[Given exercise] Scan the lines below for "caption"; report the number of lines that contain it, and only that.

[Record extracts]
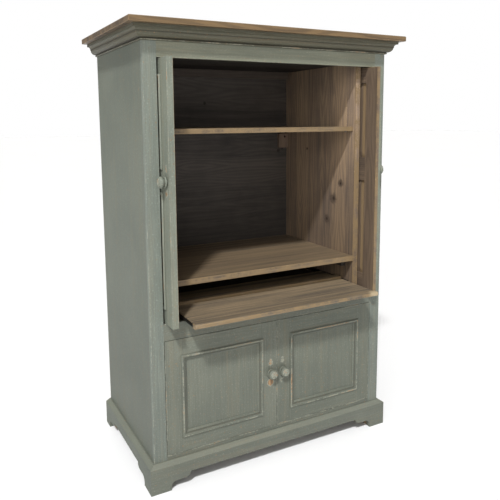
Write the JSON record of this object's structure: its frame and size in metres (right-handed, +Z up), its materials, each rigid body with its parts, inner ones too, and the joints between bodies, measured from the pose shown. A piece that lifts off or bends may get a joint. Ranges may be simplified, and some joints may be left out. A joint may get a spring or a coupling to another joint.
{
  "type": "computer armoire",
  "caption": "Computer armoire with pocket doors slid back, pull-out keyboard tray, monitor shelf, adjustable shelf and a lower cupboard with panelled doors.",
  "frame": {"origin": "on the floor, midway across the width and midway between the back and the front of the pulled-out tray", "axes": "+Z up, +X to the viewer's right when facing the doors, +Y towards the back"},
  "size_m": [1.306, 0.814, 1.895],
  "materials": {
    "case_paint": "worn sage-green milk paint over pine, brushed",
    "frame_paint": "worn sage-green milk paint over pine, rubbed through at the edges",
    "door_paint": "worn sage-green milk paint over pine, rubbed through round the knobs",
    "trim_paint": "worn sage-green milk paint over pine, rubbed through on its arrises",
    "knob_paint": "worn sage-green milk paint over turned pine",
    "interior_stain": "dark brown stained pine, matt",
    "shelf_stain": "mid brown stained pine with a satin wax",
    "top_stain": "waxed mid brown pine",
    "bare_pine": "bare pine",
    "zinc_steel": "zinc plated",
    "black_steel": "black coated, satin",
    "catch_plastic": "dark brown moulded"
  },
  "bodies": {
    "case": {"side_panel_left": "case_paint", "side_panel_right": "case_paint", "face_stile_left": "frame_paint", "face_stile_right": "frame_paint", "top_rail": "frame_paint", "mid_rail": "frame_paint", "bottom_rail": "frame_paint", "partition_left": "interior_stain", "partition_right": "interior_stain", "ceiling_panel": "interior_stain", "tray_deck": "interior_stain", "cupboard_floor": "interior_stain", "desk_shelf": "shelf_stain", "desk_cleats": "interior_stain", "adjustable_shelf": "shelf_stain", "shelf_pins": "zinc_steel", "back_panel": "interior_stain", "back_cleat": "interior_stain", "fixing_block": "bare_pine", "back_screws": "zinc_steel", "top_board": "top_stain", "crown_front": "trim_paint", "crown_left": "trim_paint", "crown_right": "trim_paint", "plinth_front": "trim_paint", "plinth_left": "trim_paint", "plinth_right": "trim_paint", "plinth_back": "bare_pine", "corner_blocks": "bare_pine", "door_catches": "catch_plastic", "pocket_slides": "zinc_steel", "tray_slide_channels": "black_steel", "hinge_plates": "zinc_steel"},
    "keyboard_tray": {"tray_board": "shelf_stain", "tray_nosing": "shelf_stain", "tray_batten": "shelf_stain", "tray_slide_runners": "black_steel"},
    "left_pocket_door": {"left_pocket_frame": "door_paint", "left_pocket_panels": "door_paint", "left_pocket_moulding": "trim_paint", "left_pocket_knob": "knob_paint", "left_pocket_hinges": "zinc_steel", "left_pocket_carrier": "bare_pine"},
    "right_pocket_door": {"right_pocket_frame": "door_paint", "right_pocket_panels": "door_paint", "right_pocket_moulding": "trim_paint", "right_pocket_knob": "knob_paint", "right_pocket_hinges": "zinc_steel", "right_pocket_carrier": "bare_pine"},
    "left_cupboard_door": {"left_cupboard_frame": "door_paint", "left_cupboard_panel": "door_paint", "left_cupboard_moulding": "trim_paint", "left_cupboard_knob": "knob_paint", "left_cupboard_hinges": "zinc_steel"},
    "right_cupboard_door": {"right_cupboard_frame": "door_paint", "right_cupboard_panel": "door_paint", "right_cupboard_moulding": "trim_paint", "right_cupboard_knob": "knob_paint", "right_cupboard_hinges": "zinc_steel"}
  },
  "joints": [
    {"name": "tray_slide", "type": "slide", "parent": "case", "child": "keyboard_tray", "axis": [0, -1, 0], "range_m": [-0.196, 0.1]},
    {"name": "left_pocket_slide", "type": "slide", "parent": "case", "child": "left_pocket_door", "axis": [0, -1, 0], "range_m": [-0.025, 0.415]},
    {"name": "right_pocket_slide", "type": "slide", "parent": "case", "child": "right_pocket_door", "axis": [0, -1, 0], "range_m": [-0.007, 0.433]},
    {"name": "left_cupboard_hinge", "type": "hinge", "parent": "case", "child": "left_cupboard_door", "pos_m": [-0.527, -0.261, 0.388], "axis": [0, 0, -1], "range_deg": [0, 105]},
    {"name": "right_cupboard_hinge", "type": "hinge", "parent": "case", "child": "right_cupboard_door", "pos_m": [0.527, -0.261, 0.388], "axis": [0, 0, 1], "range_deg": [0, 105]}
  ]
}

* * *

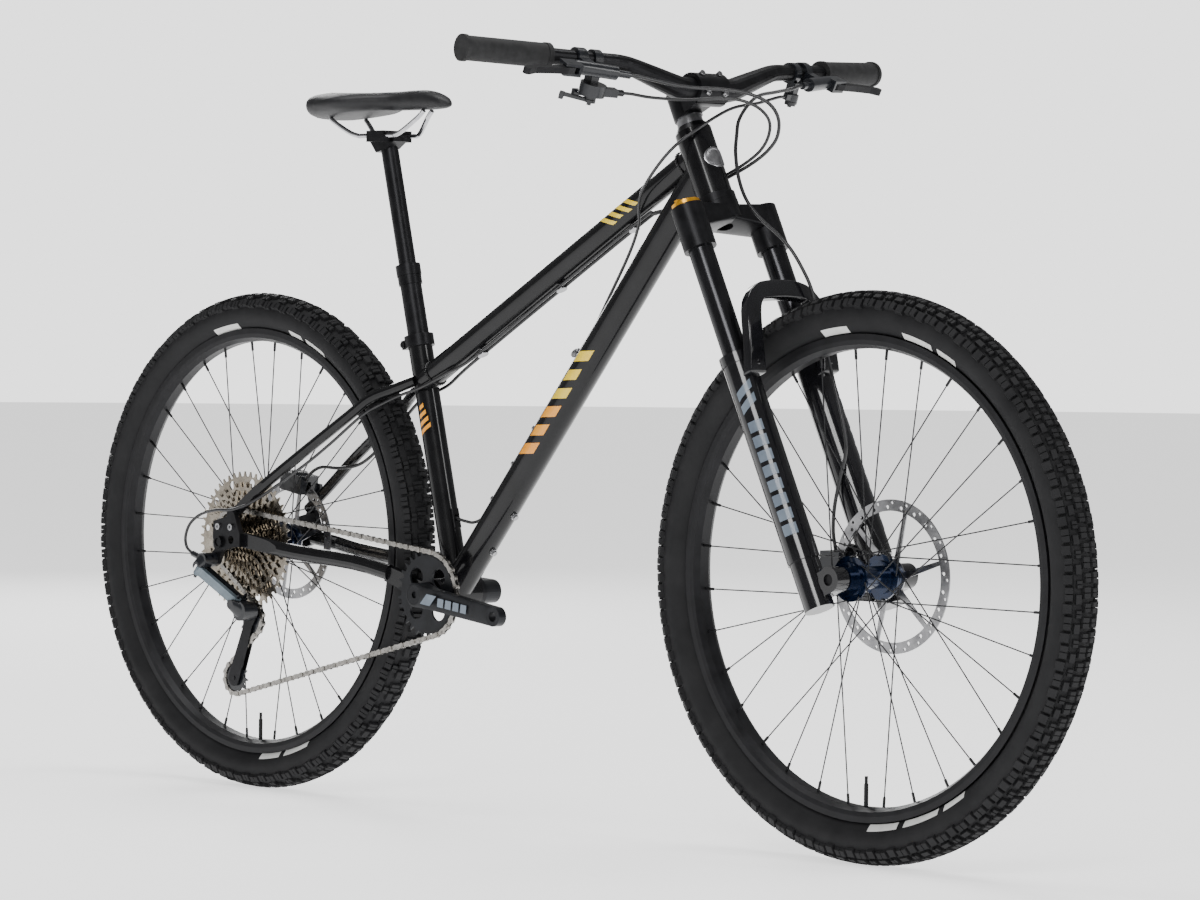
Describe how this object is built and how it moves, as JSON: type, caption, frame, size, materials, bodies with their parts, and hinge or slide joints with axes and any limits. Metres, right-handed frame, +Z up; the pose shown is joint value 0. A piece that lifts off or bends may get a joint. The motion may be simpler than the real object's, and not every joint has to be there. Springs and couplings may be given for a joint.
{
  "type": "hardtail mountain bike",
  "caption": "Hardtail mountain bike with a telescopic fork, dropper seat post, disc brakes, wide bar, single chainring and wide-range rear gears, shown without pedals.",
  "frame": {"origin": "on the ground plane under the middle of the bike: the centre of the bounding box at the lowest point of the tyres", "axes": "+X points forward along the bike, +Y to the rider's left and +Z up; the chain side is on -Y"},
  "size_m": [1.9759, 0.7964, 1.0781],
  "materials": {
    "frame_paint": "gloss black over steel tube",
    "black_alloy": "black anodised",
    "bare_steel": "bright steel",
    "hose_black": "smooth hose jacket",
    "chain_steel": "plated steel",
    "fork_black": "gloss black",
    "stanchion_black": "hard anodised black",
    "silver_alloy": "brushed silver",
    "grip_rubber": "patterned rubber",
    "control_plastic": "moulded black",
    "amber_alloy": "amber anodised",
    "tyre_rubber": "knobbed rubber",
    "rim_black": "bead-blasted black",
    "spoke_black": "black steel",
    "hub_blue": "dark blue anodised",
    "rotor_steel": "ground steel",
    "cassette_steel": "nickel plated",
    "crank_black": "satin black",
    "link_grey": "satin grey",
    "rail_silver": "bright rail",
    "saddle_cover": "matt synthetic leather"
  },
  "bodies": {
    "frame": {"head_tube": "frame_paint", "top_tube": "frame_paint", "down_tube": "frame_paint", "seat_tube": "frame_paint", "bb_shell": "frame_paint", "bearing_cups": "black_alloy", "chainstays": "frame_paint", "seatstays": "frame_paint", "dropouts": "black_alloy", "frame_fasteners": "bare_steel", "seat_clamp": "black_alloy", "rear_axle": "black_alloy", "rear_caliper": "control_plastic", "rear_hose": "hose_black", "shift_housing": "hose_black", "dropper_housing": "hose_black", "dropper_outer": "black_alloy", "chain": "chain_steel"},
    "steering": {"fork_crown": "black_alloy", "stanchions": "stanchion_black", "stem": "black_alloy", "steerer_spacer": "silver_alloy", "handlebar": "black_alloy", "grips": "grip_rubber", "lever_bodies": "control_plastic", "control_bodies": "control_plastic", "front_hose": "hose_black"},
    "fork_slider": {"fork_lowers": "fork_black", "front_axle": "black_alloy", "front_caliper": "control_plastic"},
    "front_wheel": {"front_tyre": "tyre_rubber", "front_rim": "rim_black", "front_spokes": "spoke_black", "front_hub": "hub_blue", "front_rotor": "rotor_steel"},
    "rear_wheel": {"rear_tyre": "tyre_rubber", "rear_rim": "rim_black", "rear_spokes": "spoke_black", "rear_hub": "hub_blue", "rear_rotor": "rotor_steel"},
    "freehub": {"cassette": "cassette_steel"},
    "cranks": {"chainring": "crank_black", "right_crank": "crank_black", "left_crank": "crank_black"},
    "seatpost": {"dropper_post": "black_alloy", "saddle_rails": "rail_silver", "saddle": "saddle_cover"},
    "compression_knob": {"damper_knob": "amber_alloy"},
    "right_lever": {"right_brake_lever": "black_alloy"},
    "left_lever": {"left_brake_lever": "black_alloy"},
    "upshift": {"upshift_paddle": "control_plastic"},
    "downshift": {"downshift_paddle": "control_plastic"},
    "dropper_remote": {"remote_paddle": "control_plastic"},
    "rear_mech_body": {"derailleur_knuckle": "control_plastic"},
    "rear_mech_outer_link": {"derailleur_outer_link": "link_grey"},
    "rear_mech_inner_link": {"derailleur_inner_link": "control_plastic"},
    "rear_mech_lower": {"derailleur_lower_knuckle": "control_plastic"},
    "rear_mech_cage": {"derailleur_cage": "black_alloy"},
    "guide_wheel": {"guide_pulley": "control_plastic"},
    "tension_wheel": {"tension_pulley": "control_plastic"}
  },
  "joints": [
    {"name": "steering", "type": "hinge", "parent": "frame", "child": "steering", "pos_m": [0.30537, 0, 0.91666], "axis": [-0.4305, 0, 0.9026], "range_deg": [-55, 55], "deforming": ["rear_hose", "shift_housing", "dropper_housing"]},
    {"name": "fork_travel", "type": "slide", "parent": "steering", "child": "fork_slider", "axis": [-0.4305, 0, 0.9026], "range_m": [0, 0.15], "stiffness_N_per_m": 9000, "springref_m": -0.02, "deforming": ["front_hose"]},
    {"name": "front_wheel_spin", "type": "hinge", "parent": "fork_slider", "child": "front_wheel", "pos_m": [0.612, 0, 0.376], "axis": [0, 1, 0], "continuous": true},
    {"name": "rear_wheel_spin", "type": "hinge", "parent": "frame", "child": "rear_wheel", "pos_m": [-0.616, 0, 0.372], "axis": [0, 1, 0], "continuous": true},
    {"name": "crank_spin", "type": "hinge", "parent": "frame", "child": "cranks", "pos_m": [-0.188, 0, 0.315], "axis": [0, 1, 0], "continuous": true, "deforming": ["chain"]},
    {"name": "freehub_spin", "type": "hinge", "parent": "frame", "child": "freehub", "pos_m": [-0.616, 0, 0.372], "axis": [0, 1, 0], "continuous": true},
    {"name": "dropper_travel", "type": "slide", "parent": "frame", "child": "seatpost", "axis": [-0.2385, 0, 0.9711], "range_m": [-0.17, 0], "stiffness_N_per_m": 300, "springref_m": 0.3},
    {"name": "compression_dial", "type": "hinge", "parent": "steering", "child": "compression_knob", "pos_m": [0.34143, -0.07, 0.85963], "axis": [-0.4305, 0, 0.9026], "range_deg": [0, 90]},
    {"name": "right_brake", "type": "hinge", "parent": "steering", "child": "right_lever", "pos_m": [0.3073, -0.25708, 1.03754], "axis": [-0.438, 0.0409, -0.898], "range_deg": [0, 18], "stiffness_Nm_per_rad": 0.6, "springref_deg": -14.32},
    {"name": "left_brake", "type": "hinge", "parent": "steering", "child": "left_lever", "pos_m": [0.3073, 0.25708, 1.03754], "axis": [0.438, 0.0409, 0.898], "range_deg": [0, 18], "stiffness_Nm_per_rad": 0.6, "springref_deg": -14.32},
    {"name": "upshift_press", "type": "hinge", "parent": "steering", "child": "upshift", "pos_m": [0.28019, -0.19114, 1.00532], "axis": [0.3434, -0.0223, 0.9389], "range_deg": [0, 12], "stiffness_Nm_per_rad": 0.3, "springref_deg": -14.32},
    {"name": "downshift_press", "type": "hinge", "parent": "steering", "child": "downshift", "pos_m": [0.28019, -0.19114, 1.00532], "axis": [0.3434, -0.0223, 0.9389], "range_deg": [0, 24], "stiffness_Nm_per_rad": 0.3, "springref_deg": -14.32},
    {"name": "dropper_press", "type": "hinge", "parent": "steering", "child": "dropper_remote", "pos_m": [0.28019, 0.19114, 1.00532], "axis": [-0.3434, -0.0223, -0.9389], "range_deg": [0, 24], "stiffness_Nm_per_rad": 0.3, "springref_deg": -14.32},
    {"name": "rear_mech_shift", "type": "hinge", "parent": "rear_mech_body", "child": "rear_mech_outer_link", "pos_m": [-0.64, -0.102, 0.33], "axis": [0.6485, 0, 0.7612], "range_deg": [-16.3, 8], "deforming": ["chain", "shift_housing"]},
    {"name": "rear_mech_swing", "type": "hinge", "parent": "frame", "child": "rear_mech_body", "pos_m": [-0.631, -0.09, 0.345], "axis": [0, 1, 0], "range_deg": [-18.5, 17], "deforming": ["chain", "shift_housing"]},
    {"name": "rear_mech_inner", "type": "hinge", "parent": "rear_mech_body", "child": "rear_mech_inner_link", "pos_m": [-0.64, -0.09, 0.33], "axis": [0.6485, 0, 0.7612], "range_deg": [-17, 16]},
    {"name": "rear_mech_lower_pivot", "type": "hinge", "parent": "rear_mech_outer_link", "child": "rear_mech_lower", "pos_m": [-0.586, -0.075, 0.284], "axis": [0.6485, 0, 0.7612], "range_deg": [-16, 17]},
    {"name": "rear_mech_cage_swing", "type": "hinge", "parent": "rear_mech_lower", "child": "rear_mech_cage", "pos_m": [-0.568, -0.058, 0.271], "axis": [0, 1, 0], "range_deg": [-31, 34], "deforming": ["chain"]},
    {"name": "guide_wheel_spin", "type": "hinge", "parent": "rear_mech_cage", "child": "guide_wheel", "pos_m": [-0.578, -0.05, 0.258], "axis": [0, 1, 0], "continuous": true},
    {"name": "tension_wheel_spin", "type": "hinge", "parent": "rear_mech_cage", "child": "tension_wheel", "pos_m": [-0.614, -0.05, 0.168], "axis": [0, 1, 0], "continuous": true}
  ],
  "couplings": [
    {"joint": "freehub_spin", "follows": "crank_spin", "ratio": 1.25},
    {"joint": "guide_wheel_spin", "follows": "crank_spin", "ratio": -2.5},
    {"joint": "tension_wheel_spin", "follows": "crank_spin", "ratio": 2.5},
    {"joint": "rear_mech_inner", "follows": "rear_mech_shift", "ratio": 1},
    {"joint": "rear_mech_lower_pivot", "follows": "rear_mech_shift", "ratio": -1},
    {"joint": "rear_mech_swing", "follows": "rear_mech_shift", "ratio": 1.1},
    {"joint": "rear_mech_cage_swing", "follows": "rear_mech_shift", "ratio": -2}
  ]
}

--

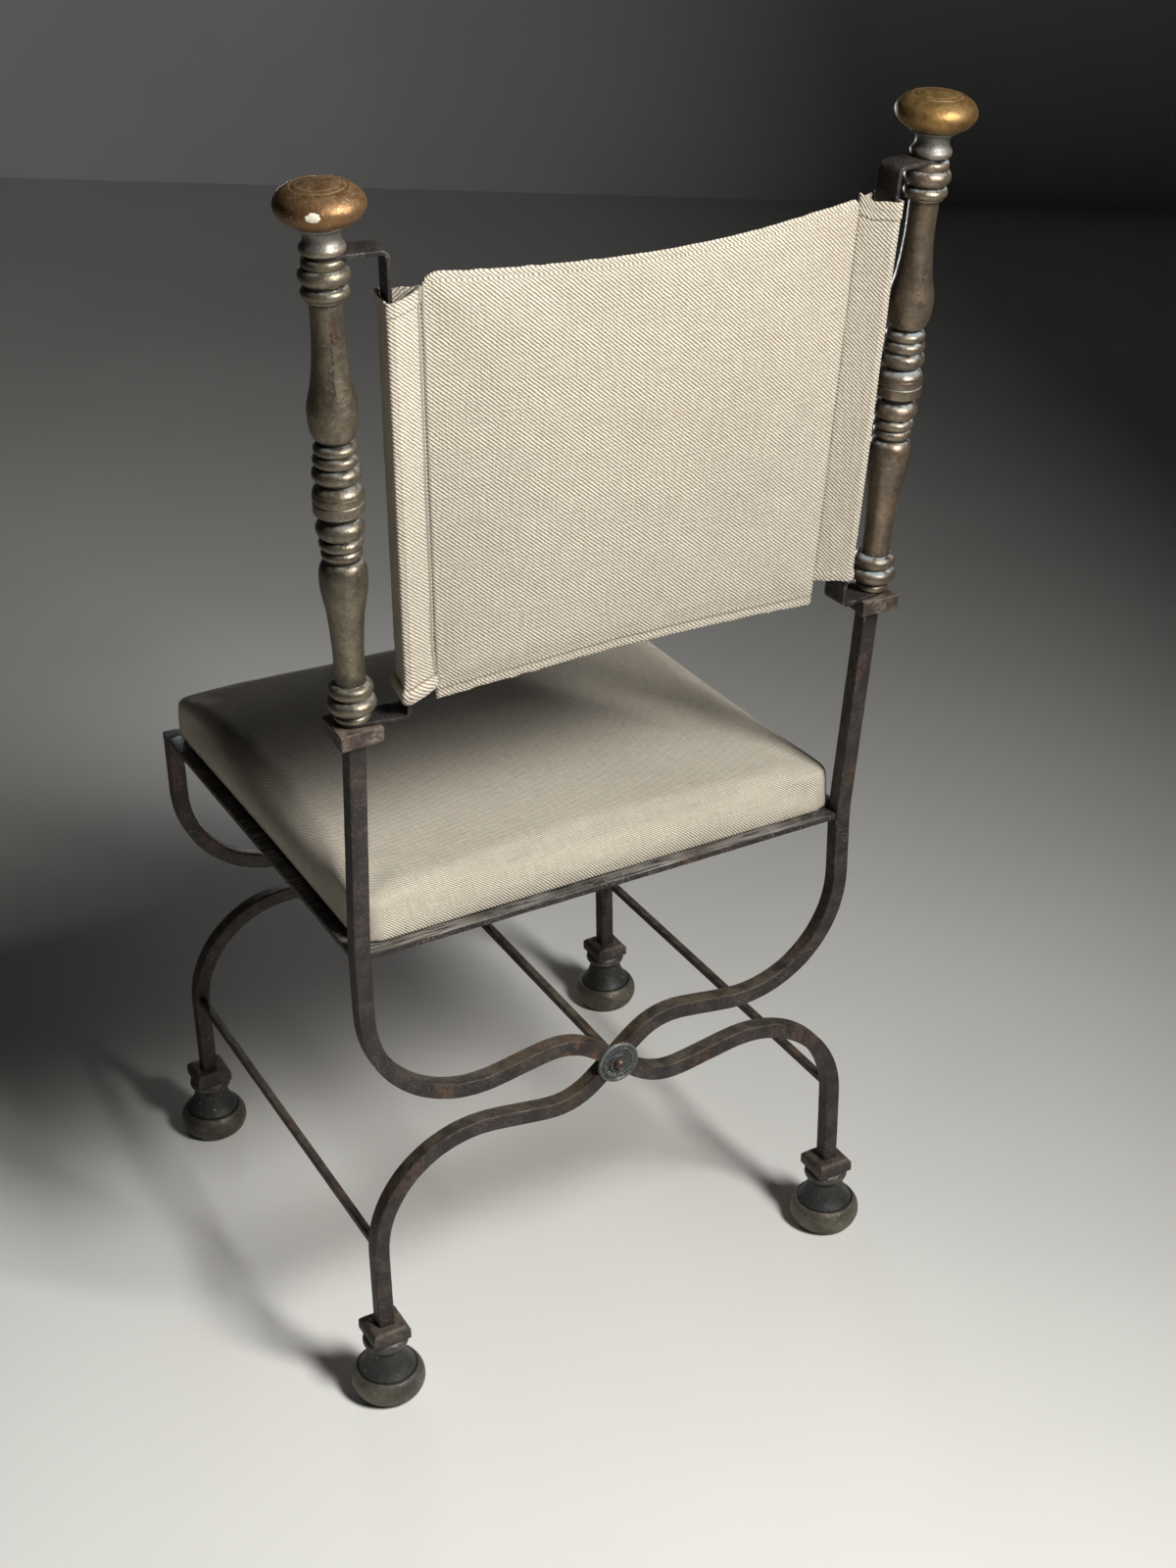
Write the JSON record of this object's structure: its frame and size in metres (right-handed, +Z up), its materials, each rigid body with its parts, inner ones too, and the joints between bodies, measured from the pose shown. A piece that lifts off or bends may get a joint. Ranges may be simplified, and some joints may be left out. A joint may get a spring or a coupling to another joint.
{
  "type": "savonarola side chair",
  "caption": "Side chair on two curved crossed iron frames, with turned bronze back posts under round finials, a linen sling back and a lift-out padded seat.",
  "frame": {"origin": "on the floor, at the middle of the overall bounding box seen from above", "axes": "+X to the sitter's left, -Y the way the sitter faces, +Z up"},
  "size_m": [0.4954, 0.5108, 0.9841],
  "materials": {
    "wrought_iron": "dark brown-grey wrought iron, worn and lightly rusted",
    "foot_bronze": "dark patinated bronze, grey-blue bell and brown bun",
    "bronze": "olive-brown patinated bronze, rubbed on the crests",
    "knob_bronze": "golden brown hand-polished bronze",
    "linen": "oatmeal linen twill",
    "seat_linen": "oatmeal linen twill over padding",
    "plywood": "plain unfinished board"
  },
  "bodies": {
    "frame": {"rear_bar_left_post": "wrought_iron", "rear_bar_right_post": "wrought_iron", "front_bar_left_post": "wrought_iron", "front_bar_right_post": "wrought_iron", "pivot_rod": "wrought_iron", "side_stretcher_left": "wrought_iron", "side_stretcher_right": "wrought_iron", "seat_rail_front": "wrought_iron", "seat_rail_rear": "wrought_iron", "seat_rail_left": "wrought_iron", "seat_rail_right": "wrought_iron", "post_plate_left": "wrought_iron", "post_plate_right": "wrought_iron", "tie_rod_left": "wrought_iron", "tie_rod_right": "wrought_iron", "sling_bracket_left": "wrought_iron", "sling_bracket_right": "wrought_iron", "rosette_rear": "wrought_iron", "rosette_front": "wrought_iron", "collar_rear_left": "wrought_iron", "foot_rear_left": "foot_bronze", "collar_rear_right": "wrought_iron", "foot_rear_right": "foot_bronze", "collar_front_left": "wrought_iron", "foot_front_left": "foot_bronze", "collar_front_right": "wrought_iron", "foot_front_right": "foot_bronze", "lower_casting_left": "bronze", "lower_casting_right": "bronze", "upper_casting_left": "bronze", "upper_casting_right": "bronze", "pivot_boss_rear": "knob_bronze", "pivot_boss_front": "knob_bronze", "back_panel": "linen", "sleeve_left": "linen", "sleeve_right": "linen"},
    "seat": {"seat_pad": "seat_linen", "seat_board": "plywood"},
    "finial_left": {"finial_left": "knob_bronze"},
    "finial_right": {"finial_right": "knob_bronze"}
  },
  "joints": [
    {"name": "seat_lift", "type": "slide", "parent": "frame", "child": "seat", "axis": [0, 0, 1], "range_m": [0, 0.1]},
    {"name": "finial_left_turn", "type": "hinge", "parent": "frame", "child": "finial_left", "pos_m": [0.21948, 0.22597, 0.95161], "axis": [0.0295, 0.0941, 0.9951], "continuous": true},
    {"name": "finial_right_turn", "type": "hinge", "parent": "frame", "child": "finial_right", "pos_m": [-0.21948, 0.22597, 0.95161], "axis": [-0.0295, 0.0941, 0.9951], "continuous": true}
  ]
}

[Right answer] 4